Short Bio
Fernanda Marinho is a SNSF Swiss Post-Doctoral Fellow (Marie Curie-SPF) at the University of Zurich, where she is developing the project Displacement, Translation, Desire: Italian Art in Brazil during the Fascist Era. Marinho defended her Ph.D. thesis in Art History at the University of Campinas (Brazil, 2013), with a one-year research internship (2012) at the Scuola Normale Superiore di Pisa. She was a postdoctoral fellow at the Federal University of São Paulo (2014-18), with a year of research at the Musée du Louvre (2015–16), where she compared the concepts of primitive, sauvage, and cannibal in Italian art historiography, French surrealism, and Brazilian anthropophagy, respectively. Marinho was a postdoctoral fellow at the Bibliotheca Hertziana – Max Planck Institute for Art History (2020-22), within the research group Italy in a Global Context.
Project for the network
Displacement, Translation, Desire.

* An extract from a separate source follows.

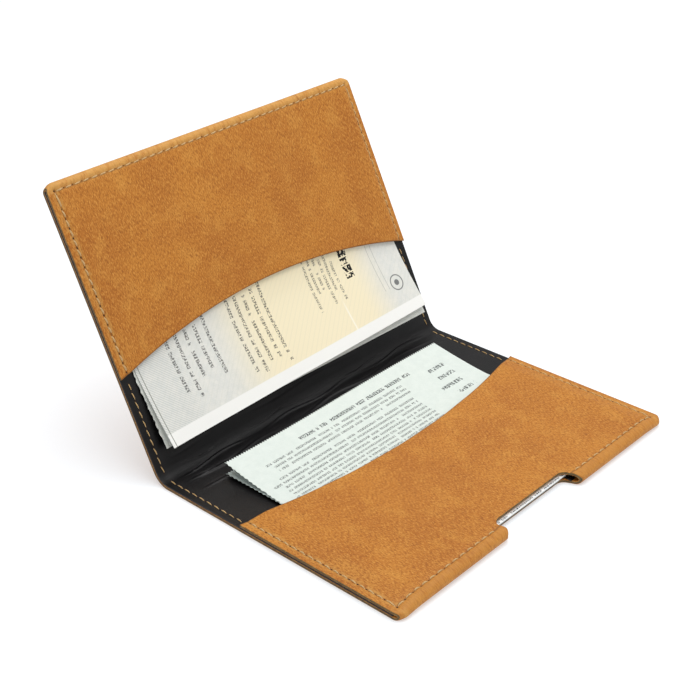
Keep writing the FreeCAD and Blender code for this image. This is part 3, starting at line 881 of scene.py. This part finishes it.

Italian Art in Brazil during the Fascist Era
The project proposes to approach the artistic and cultural connections between Brazil and Italy during the first half of the 20th-century, focusing on three Italian exhibitions in São Paulo: 1) “Nave Italia”: a ship that circulated along the costs of Latin America, in 1924, carrying an exhibiton signed by a regionalist identity according to the Irredentist rhetoric. 2) The Italian pavilion at the Exhibition Commemorating the 50th Anniversary of Official Immigration, in 1937, dedicated to urban, industrial, agricultural, artistic, and political achievements of fascism. 3) The stand "L'Italia d'oggi", which took place at “Palácio das Nações” during the celebrations of the 4° centenary of São Paulo, in 1954.